The giant question that follows from the payments to Cohen is what they were for — and whether any of the money in the shell company made its way into any entities owned or controlled by Trump himself.
If any money passed through the shell to Trump, then the B-word is going to be getting a lot of play — because it will look as if Trump’s fixer set up a shell company to accept bribes on the president’s behalf.
Of course, to emphasize: We are still far from that step. All we know now is that the money went into the shell company. The money has to be followed to find out where it went next, if anywhere. You can be sure the prosecutors from the Southern District of New York are on it.
In the best case scenario for Trump, Cohen has simply been selling a range of corporate actors on the idea that he has unique access to the president. That would make Cohen an unregistered lobbyist, which is a crime — but it would not necessarily implicate Trump in any wrongdoing.
If Cohen eventually testifies that he never did anything on behalf of his “clients,” then perhaps Trump could emerge from this part of the scandal without adding to his growing sources of potential criminal liability connected to Cohen.
How likely is it that the companies that paid more than $4 million into Cohen’s shell company were only seeking access? Consider AT&T, which paid $200,000 to Cohen between October 2017 and January 2018.
In a statement, AT&T said that “Essential Consulting was one of several firms we engaged in early 2017 to provide insights into understanding the new administration.”
In essence, AT&T is saying that it paid Cohen to get his perspective on Trump at the beginning of Trump’s presidency. The dates are inconsistent with that explanation, however, because Trump had been in office for nine months when AT&T began the payments.
What changed in fall 2017 was that AT&T was in talks with the Department of Justice on whether its merger with Time Warner was going to go through. The talks were troubling enough that AT&T had to change its previous public claim that the merger would be completed by the end of the year.
The telecommunications giant added that Cohen’s shell company “did no legal or lobbying work for us.” AT&T can’t credibly claim that it wanted legal advice from Cohen, and it couldn’t legally have hired him as a lobbyist. A fair takeaway is that AT&T wanted to get close to Trump.

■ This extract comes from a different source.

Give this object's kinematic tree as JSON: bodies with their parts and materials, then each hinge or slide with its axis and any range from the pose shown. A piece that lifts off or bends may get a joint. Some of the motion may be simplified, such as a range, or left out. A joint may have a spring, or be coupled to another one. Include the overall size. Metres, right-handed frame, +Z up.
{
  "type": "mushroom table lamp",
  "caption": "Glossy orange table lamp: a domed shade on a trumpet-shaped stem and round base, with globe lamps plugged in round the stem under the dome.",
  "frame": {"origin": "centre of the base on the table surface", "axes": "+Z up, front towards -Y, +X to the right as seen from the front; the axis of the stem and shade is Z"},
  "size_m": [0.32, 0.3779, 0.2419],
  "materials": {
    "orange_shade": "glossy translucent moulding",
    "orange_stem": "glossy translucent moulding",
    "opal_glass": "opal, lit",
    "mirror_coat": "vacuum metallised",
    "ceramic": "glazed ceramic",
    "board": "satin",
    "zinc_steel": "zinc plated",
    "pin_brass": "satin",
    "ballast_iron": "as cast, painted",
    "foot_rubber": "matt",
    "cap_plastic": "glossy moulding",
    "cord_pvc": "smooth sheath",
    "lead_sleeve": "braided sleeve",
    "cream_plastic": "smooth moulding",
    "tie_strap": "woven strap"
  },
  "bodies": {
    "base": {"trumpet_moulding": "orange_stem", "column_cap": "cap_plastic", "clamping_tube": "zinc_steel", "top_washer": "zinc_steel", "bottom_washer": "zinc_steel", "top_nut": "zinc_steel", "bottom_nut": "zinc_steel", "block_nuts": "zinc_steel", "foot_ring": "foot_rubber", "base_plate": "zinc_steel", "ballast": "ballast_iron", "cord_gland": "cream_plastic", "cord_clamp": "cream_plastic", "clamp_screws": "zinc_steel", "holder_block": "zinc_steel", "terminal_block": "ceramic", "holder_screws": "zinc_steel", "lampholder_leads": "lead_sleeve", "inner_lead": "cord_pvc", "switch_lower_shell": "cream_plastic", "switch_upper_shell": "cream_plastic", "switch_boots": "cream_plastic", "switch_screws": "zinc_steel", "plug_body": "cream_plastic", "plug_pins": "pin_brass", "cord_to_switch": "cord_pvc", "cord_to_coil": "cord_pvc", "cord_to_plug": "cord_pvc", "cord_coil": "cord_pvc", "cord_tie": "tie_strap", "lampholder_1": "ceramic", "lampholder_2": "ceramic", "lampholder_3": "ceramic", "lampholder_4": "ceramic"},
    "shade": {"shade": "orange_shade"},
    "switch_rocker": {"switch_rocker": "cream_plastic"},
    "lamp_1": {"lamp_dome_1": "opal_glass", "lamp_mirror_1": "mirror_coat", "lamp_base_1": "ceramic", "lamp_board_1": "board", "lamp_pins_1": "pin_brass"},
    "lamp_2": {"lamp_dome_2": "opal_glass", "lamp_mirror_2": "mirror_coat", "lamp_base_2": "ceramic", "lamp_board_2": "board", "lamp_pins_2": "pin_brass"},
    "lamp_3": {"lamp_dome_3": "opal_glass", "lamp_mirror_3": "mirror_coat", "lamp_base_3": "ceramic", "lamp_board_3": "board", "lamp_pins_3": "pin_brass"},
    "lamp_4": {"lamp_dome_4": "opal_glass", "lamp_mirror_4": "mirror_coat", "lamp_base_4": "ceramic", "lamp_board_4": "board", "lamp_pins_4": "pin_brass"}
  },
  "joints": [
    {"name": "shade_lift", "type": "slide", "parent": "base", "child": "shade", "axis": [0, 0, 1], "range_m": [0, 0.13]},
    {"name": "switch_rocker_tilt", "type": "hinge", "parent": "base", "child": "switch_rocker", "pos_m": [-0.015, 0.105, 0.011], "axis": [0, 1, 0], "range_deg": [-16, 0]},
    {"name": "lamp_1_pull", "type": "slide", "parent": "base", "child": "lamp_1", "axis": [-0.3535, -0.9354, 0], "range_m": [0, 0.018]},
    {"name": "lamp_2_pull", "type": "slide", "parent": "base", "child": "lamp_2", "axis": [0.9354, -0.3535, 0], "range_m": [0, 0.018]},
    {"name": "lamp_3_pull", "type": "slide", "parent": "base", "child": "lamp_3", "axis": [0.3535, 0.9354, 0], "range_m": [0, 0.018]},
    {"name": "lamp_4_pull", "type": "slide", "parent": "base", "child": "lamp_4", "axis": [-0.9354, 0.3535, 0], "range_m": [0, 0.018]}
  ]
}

Given that AT&T is a publicly traded corporation with an independent board of directors, you can be fairly sure that an internal investigation is now or will soon be underway to get to the bottom of the payment. AT&T will be under significant pressure to make public what its investigation reveals.
As for the Russian oligarch linked to Putin, the path runs through a payment that Cohen’s shell company received from a New York-based investment firm called Columbus Nova. The firm’s biggest client is the Renova Group, a conglomerate controlled by the Russian billionaire Viktor Vekselberg, who has already been interviewed by special counsel Robert Mueller’s investigative team. Columbus Nova insisted in a public statement Tuesday that “after the inauguration, the firm hired Michael Cohen as a business consultant regarding potential sources of capital and potential investments in real estate and other ventures.” To be delicate, that sounds implausible. Mueller’s team reportedly asked Vekselberg not only about the payment to Essential Consultants but also about $300,000 in donations to Trump’s campaign and inauguration fund by Vekselberg’s American cousin Andrew Intrater, who runs Columbus Nova.
At this stage, we don’t know whether the payments that seem to trace back to Russia are part of any broader pattern.
But we do know that there is a link between Cohen’s shell company and Trump: Cohen used the company to pay $130,000 to Stormy Daniels to keep quiet about an affair with Trump. He also used the company as part of the more complicated transaction in which Elliott Broidy, a major Republican fundraiser, paid $1.6 million in hush money to a former Playboy playmate who is supposed to have had an affair with him, got pregnant and terminated the pregnancy.
In sum, then, Essential Consultants is the link between payments made on Trump’s behalf and a Russian oligarch connected to Putin. That link may be incidental to Cohen. Following the money will tell us if it isn’t.